I’d like to take a moment to let you think about someone in your life or experience who you consider to be perhaps one of the most generous you know – think about this in terms of the definitions we have heard this morning. Take a moment and then turn to someone who you didn’t arrive with today and share briefly who that person is and why you chose them.

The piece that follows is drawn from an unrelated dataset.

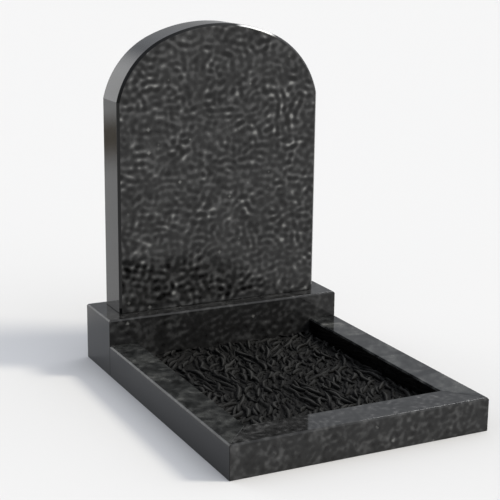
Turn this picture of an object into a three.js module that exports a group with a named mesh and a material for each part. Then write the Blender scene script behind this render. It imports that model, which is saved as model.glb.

Generosity is so much more than just giving. It is rooted in our deep desire as people to be in relationship with one another. Not the superficial kind of relating that lets us check off the box marked “done.” The “How are you?” that just wants to hear, “Fine.” in response and go on our way. But the kind that is ongoing – unending - because there is always more to know about the people we encounter in our lives, windows into their souls and spirits. In the end we are changed by one another’s unique ways of living – being - doing. To be changed in such a way is to be truly generous.
May it be so. Amen.
Rev. Tracy Johnson
UUMH Chatham, November 12, 2023
i From “Giving” in Consolations: The Solace, Nourishment and Underlying Meaning of Everyday Words by David Whyte; Canongate, Great Britain, 2019; pp.63-7.
ii From “Let Your Life Speak: Listening for the Voice of Vocation” by Parker Palmer; John Wiley and Sons, Inc, San Francisco, 2000.